O Vaticano, o catolicismo e a concorrência

O Vaticano é uma herança do fascismo, nascido nos acordos de Latrão e marcado pela herança conservadora que, quase sempre, o ligou às monarquias absolutas e ditaduras de direita, de que muitas vezes foi sustentáculo e, nas atrocidades, cúmplice silencioso.

Os escândalos sexuais dos clérigos romanos, várias vezes empolados pela comunicação social e por rivalidades religiosas ou animosidade de livres-pensadores, ajudaram ao descrédito do catolicismo. Também a lavagem de dinheiro no banco do Vaticano (IOR) e a opacidade das contas da Igreja católica, nos países onde consegue furtar-se à apresentação de qualquer contabilidade minimamente transparente, contribuem para a imagem negativa, mas é a crescente secularização da Europa que mais aflige os Papas.

A ligação de João Paulo II a Reagan foi decisiva para a implosão do comunismo, mas a proteção a Pinochet e a cumplicidade com as ditaduras católicas sul-americanas não o fizeram arauto da liberdade nem o deixaram capitalizar a herança católica dos criadores da U. E. – Schuman, Adenauer e De Gasperi –, tendo ajudado à recusa da sua obsessão em introduzir uma referência ao cristianismo na Constituição Europeia.

Não são 44 hectares de sotainas que tornam pujante o Vaticano, mas a diplomacia com quase todos os países, as representações acreditadas em organismos internacionais e os movimentos ultraconservadores de inspiração autoritária: Comunhão e Libertação, Opus Dei, Legião de Cristo (este extinto por paternidade e pedofilia do fundador), Focolares, Neocatecumenal, todos protegidos por João Paulo II e Bento XVI. O imenso exército de bispos, padres, freiras, monges e leigos, bem como o imenso património e influência na educação e assistência dos países mais pobres, fazem da Igreja católica uma poderosa multinacional e um instrumento de pressão política.

Claro que há crentes que, por bondade pessoal ou crença no Paraíso, são especialmente úteis a populações carenciadas e países em crise. O Vaticano não é Estado pária onde o poder monárquico absoluto do papa se torne um perigo permanente para os direitos humanos. Pelo contrário.

A Igreja católica perde fiéis para igrejas evangélicas e pentecostalistas ligadas aos EUA, onde só 25% da população se reclama católica, sendo, no entanto, o maior contribuinte financeiro para essa Igreja, mas em acentuada regressão, depois dos escândalos sexuais.
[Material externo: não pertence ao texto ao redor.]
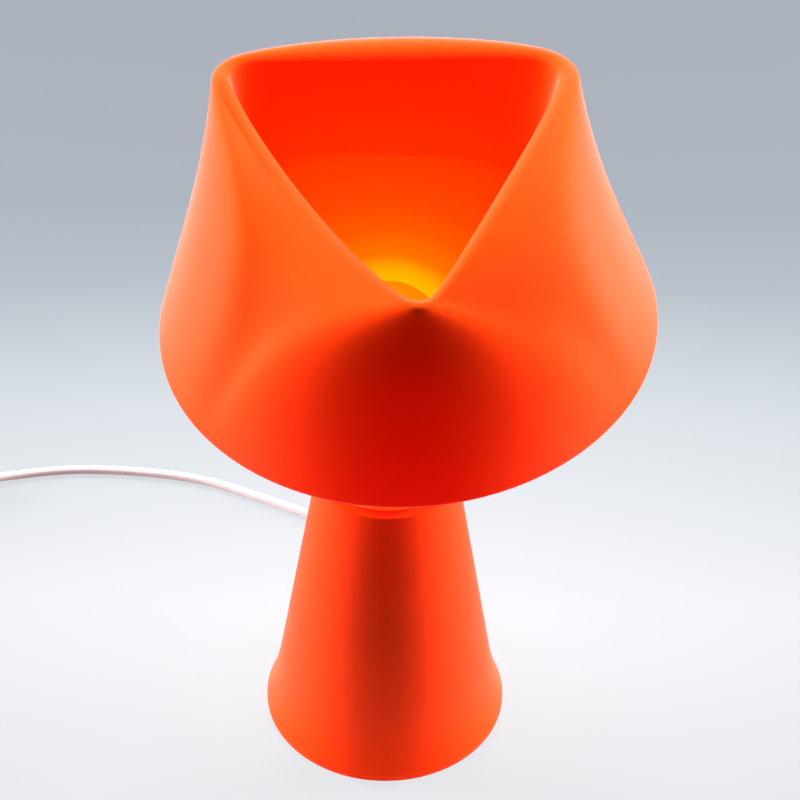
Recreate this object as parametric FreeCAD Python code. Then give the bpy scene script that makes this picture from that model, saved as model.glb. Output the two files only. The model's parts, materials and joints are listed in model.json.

A escolha de um Papa argentino, em 2013, pareceu trocar a deriva reacionária dos dois últimos pontificados e apostar decididamente nos países sul-americanos que os jesuítas conhecem bem desde as descobertas.

Há obstáculos que a Igreja católica, se quiser sobreviver no mundo globalizado, terá de contornar: a resistência cultural dos povos orientais, o progressivo individualismo dos povos, o liberalismo económico e o proselitismo islâmico, sem perder de novo o respeito pelas liberdades individuais e pela laicidade dos Estados.

A alegada existência de Deus é alheia ao futuro da Igreja, da católica e das outras, mas a Igreja de Roma, com o atual pontificado, tornou-se o último reduto pio compatível com a democracia e a defesa dos Direitos Humanos.